Today a computer company and a coffee company agreed on a deal sell music together. Or, put another way, two significant lifestyle brands extended their reach beyond their core businesses to provide more of what people want, in the easiest possible delivery system.

Under the new deal, wi-fi enabled iPods will sense when a Starbucks is in range, and provide instant access to that store’s playlist via the iTunes music store. Like that Feist with your latte? It’s yours now — but it at the counter or download instantly with just a few clicks.

Personally, I don’t think this particular deal is incredible, nor do I think this will affect my life in any significant way. (I’m a tad more hyped about the “low-tech” 80g iPod classique.) But this isn’t about me — what this signals from a branding perspective is interesting when you peel back the onion.

I mention the “computer company” and “coffee company” because most of us have a very hard time envisioning our brands being successful at something so far away from primary core offerings. IBM is still in the PC business, McDonald’s is still about food (for the most part) and AT&T is (still) in the telco business. For the little computer company from Cupertino and the original Pike’s Place Market Starbucks coffeeshop to be where they are today takes a visionary understanding and management of one’s brand and its trajectory and an ultra-keen sense of our relationship with music and sound…we’re people with ears and money to burn.

Oh, and it takes a boatload of cahones to pull it all off as successfully as these brands have.

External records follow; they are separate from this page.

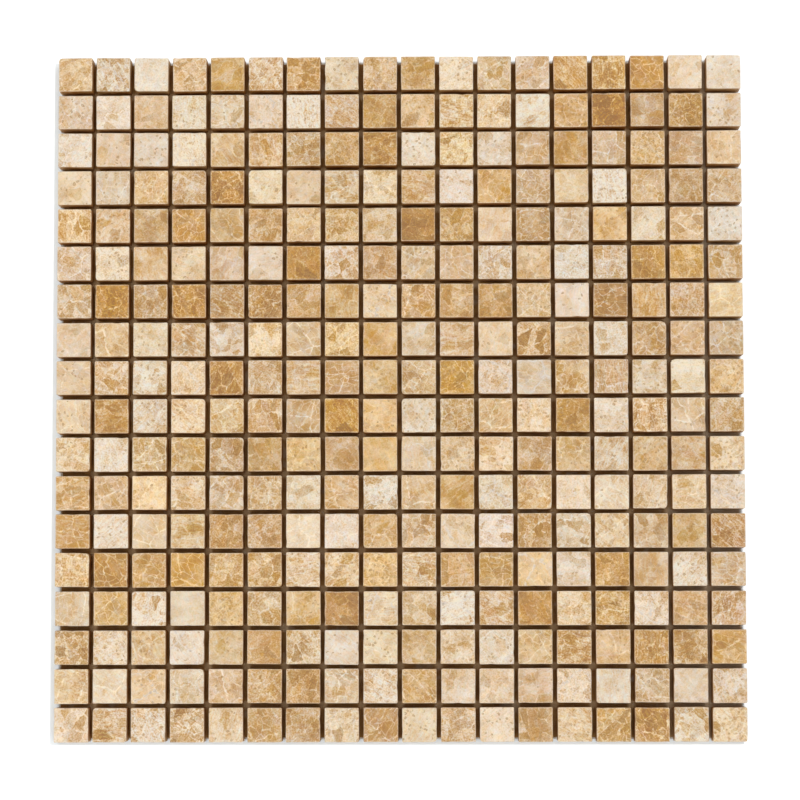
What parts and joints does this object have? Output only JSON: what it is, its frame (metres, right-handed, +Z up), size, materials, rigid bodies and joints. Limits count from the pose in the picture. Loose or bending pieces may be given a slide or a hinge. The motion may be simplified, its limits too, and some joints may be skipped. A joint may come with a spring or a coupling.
{
  "type": "mosaic tile sheet",
  "caption": "Square sheet of small polished brown marble tiles with open joints, held from behind by a glass-fibre net and glue film, ready to bed and grout on a floor or wall.",
  "frame": {"origin": "centre of the sheet's underside, on the net's bedding face", "axes": "+Z up, out of the polished face; +X across the sheet along a row of tiles; +Y along the sheet, across the rows"},
  "size_m": [0.303, 0.303, 0.01],
  "materials": {
    "marble": "polished",
    "glass_fibre_net": "resin-coated open scrim",
    "adhesive": "smooth dried film, slightly flexible"
  },
  "bodies": {
    "root": {"tile_row_01": "marble", "tile_row_02": "marble", "tile_row_03": "marble", "tile_row_04": "marble", "tile_row_05": "marble", "tile_row_06": "marble", "tile_row_07": "marble", "tile_row_08": "marble", "tile_row_09": "marble", "tile_row_10": "marble", "tile_row_11": "marble", "tile_row_12": "marble", "tile_row_13": "marble", "tile_row_14": "marble", "tile_row_15": "marble", "tile_row_16": "marble", "tile_row_17": "marble", "tile_row_18": "marble", "net_yarns_across": "glass_fibre_net", "net_yarns_along": "glass_fibre_net", "adhesive_film": "adhesive"}
  },
  "joints": []
}
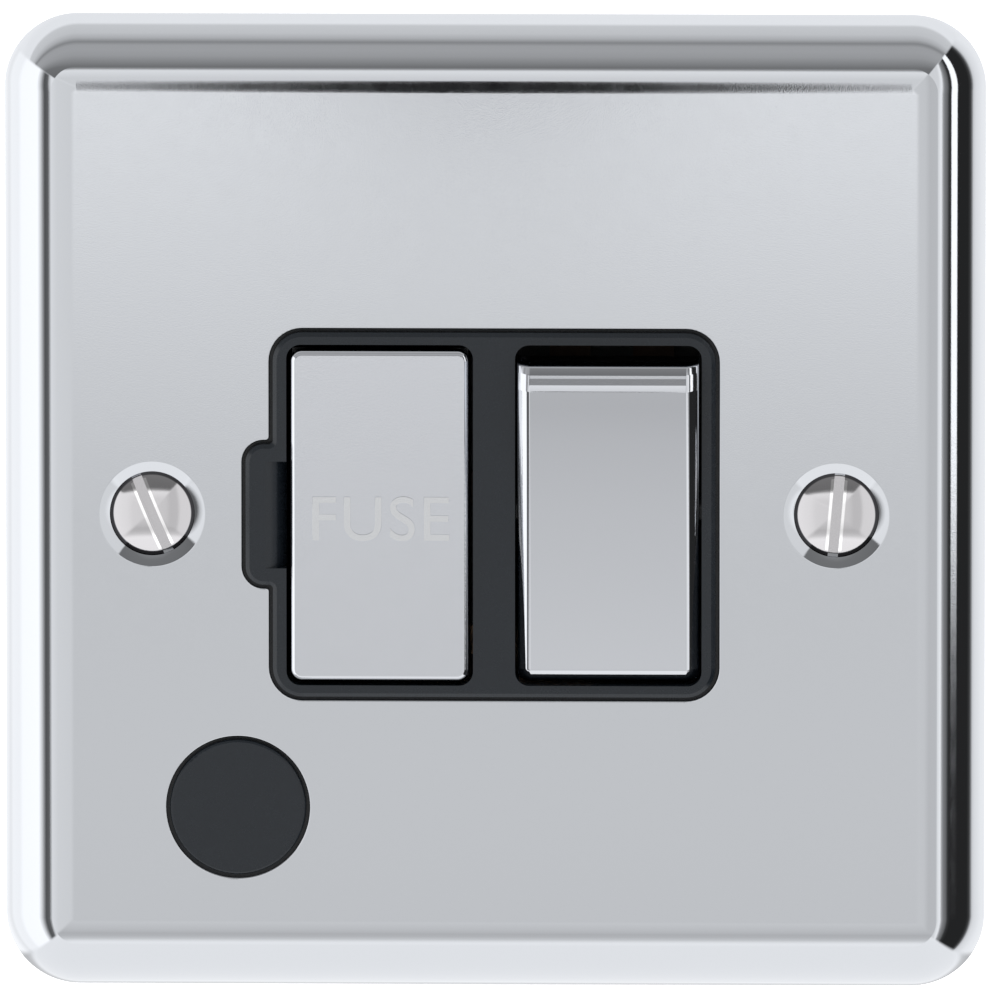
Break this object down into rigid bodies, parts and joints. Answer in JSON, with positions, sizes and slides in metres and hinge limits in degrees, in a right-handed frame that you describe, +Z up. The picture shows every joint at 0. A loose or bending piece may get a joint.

Kudos to them for seeing what others don’t see, and for building what others can’t or don’t. Reminds me of a little commercial we scored for Apple a while back. You may know it:

Enough with the hyperbole. Next question for another time: what on God’s green earth is holding Apple up from offering contactless payments via iPhone? You buy your coffee, you wave your iPod, your payment is done. Suddenly, my life is affected in a very significant way. C’mon, it can’t be that far off, can it?